Temos um outro trabalho que será publicado em 4 semanas, mais ou menos, que eu ainda não posso comentar. Mas nós temos outro estudo também, são mais três trabalhos, e um deles detalhando a recuperação de dezembro de 2014 até os dias de hoje. E isto eu posso adiantar, a recuperação já dobrou neste período. Mas eu não posso entrar em muitos detalhes porque o trabalho ainda está passando por revisão.

É possível ser otimista e falar em cura para paraplégicos e tetraplégicos?

Eu não falaria em cura, mas, quando criamos as interfaces cérebro-máquina(ICM) em 1999, achávamos que esta seria apenas uma tecnologia assistiva, para controlar próteses. O que a gente pode falar hoje com certa ênfase é que ela foi atualizada de tecnologia assistiva para uma potencial terapia de reabilitação. É um patamar bem mais alto. Agora eu não falaria em cura porque é prematuro, bem prematuro. Mas só de você ter uma terapia para uma moléstia que até hoje não tinha terapia é um passo significativo.

Você comentou em entrevista ao Motherboard no ano passado que o problema para fazer paraplégicos voltarem a andar estava muito mais ligado à engenharia. A parte da neurociência estava bem resolvida. Esses problemas persistem?

O limite neste momento das neuroproteses, por exemplo, principalmente as robóticas, está na robótica. Porque como você sabe melhor do que eu, as pessoas tem uma imagem da robótica que é da ficção científica de filme, né. Quando você começa a trabalhar com robótica pra valer, como a gente começou cinco anos atrás, você nota que existem muitas limitações na parte de controle, de software. Porque no nosso caso, por exemplo, você está falando de múltiplos graus de liberdade, de múltiplas articulações. Você tem um número muito grande de não-linearidades interagindo. Então, por exemplo, é só você mudar o terreno onde o robô está andando, isso já altera tudo. Esses limites estão muito mais ligados à engenharia eletrônica, engenharia de controle, do que da neurociência propriamente dita.

O que a robótica pode fazer com base nesse seu novo estudo?

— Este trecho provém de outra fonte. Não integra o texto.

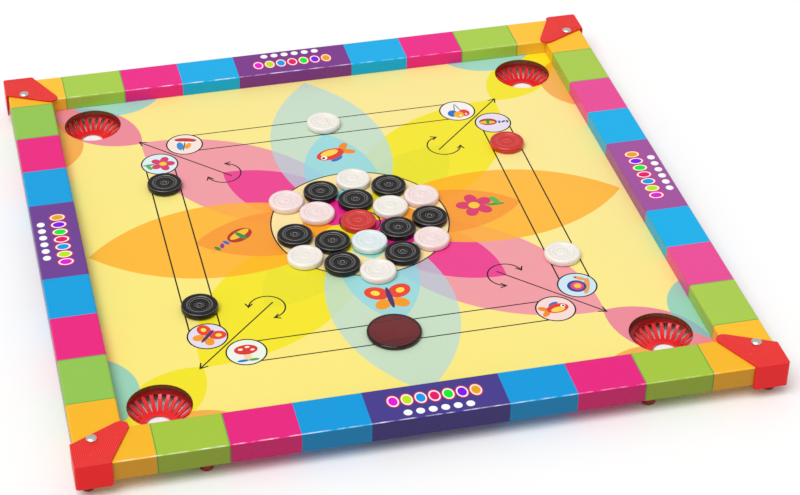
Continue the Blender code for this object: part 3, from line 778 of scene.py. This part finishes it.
def make_caps_and_rivets(corners):
    plastic = ribbed_cap_plastic()
    steel = rolled_steel("nickel_plated_steel", "D8D6CE", 0.26)
    for corner in corners:
        cap = rounded_copy("corner_cap_" + corner, 0.45 * MM)
        keep(cap, "moulded_cap_" + corner, "board", "cap_plastic", plastic, "corner_cap_" + corner)
        low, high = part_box("cap_rivet_" + corner)
        centre, base = middle_of("cap_rivet_" + corner)
        head, top = (high.x - low.x) / 2, high.z - base
        seat = top - 1.9 * MM
        rim = seat + 0.25 * MM
        section = [(1.5 * MM, 0), (1.5 * MM, seat), (head * 0.96, seat)]
        for degrees_up in range(0, 85, 12):
            up = radians(degrees_up)
            section.append((head * cos(up), rim + (top - rim) * sin(up)))
        section.append((0.3 * MM, top))
        rivet = turned_piece(section, centre, base)
        keep(rivet, "domed_rivet_" + corner, "board", "rivet_steel", steel, "cap_rivet_" + corner)


def make_cups(corners):
    # Thin glossy polystyrene, with painted shade up where it hangs under the panel
    plastic = moulded("polystyrene_moulded_bright_red", "FC2A30", "EC1C24", 0.24, tint=painted_lip_shade)
    for corner in corners:
        cup = rounded_copy("pocket_cup_" + corner, 0.35 * MM, segments=2, sharper_than=35)
        keep(cup, "slotted_cup_" + corner, "board", "cup_plastic", plastic, "pocket_cup_" + corner)


def make_feet():
    # Moulded rubber, duller than the plastics and finer in grain. The nails are bare wire.
    rubber = moulded("rubber_moulded_maroon", "A01E28", "801420", 0.45, 0.5 * MM)
    steel = rolled_steel("drawn_wire_nail", "9A9A9C", 0.3)
    for node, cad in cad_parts.items():
        if node.startswith("foot_"):
            foot = rounded_copy(node, 0.4 * MM)
            keep(foot, "rubber_" + node, "board", "foot_rubber", rubber, node)
        elif node.startswith("nail_"):
            for slot in cad.material_slots:
                slot.material = steel


def make_men():
    # Glossy moulded urea resin. Light goes a little way into the white men, so they look milky,
    # and some of them are rosier or cooler than the rest.
    milky = {
        "Subsurface_Weight": 0.7,
        "Subsurface_Radius": (1, 0.9, 0.85),
        "Subsurface_Scale": 3 * MM,
    }
    whites = (
        moulded("urea_moulded_white", "F4EFE8", "ECE6DE", 0.24, **milky),
        moulded("urea_moulded_rosy_white", "F6E4E2", "F0DAD8", 0.24, **milky),
        moulded("urea_moulded_cool_white", "E4EEEE", "DAE7E8", 0.24, **milky),
    )
    rosy = ("white_man_02", "white_man_03", "white_man_05", "white_man_07")
    cool = ("white_man_06",)
    # The black men and the queen carry a painted highlight along their ring shoulders
    black = moulded(
        "urea_moulded_black",
        "171415",
        "0F0D0E",
        0.20,
        tint=painted_ring_highlights("A8A4A2", 0.65),
        Specular_IOR_Level=0.35,
    )
    red = moulded("urea_moulded_red", "D62E28", "C42420", 0.24, tint=painted_ring_highlights("F4A8A0", 0.3))
    section = [(radius * MM, height * MM) for radius, height in MAN_SECTION]
    for node in list(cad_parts):
        if not node.startswith(("black_man", "white_man", "queen")):
            continue
        centre, base = middle_of(node)
        piece = turned_piece(section, centre, base)
        if node.startswith("black"):
            slot, finish = "man_black", black
        elif node.startswith("queen"):
            slot, finish = "man_red", red
        else:
            slot, finish = "man_white", whites[1 if node in rosy else 2 if node in cool else 0]
        keep(piece, "turned_" + node, node, slot, finish, node)


def make_striker():
    section = [(radius * MM, height * MM) for radius, height in STRIKER_SECTION]
    centre, base = middle_of("striker")
    piece = turned_piece(section, centre, base)
    # Clear cast acrylic, tinted maroon: the board's lines show through it, and its rim is darkened
    # by painted shade
    acrylic = moulded(
        "acrylic_cast_maroon",
        "CC5058",
        "C44A52",
        0.08,
        tint=painted_rim_shade(centre),
        Transmission_Weight=0.9,
    )
    keep(piece, "cast_striker", "striker", "striker_acrylic", acrylic, "striker")


# ---------------------------------------------------------------- the studio


def make_studio():
    deselect()
    bpy.ops.mesh.primitive_plane_add(size=12, location=(0, 0, 0))
    floor = bpy.context.object
    floor.name = "floor"
    floor.data.materials.append(painted_floor())
    # One broad soft light, high up on the left, as even over the floor as over the board
    light = bpy.data.lights.new("broad_light", "SUN")
    light.energy = 1.95
    light.angle = radians(45)
    lamp = bpy.data.objects.new("broad_light", light)
    lamp.rotation_euler = Vector((-0.38, -0.32, 1)).to_track_quat("Z", "Y").to_euler()
    bpy.context.scene.collection.objects.link(lamp)
    world = bpy.data.worlds.new("pale_room")
    world.use_nodes = True
    background = world.node_tree.nodes["Background"]
    background.inputs["Color"].default_value = linear("FFFFFF")
    background.inputs["Strength"].default_value = 0.5
    bpy.context.scene.world = world
    bpy.context.scene.view_settings.view_transform = "Standard"


def make_camera():
    """A long lens from the front, a little left of the board's middle and above it."""
    heading, tilt, roll = radians(-12.023), radians(54.2), radians(-0.4665)
    camera = bpy.data.cameras.new("camera")
    camera.lens = 97.438
    camera.shift_x = 0.0858
    camera.dof.use_dof = False
    holder = bpy.data.objects.new("camera", camera)
    turn = Matrix.Rotation(heading, 4, "Z") @ Matrix.Rotation(tilt, 4, "X")
    turn = turn @ Matrix.Rotation(roll, 4, "Z")
    holder.matrix_world = Matrix.Translation((-0.31325, -1.36161, 0.99984)) @ turn
    bpy.context.scene.collection.objects.link(holder)
    bpy.context.scene.camera = holder


CORNERS = ("front_left", "front_right", "back_right", "back_left")
make_camera()
make_studio()
make_panel()
make_rails()
make_caps_and_rivets(CORNERS)
make_cups(CORNERS)
make_feet()
make_men()
make_striker()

Quando falei com vocês no ano passado, eu não podia dizer nada mas já sabia dessa recuperação. Eu tinha a noção de que, do ponto de vista da neurociência, a gente achou o procedimento mais optimizado que existe neste momento. Agora o nosso problema vai ser construir outros tipos de vestes robóticas que levem em conta o fato de que os pacientes podem ter recuperações parciais. Isso é bom porque reduz a demanda da complexidade dos robôs e consequentemente o custo. Porque se você tiver um robô que tem que fazer tudo para o paciente – como manter o equilíbrio, garantir a segurança, manter o controle de cada articulação, de cada componente mecânico – você tem uma demanda robótica muito maior e consequentemente um custo muito maior. Então nós já estamos pensando numa outra geração de exoesqueletos que levem em conta o tipo de recuperação que a gente documentou.

O conceito da BrainNet, também comentado na entrevista está chegou a ser aplicado nestes pacientes?

Nós temos uma coisa nesta área, mas eu ainda não posso comentar, mas logo logo nós vamos ter algumas surpresas.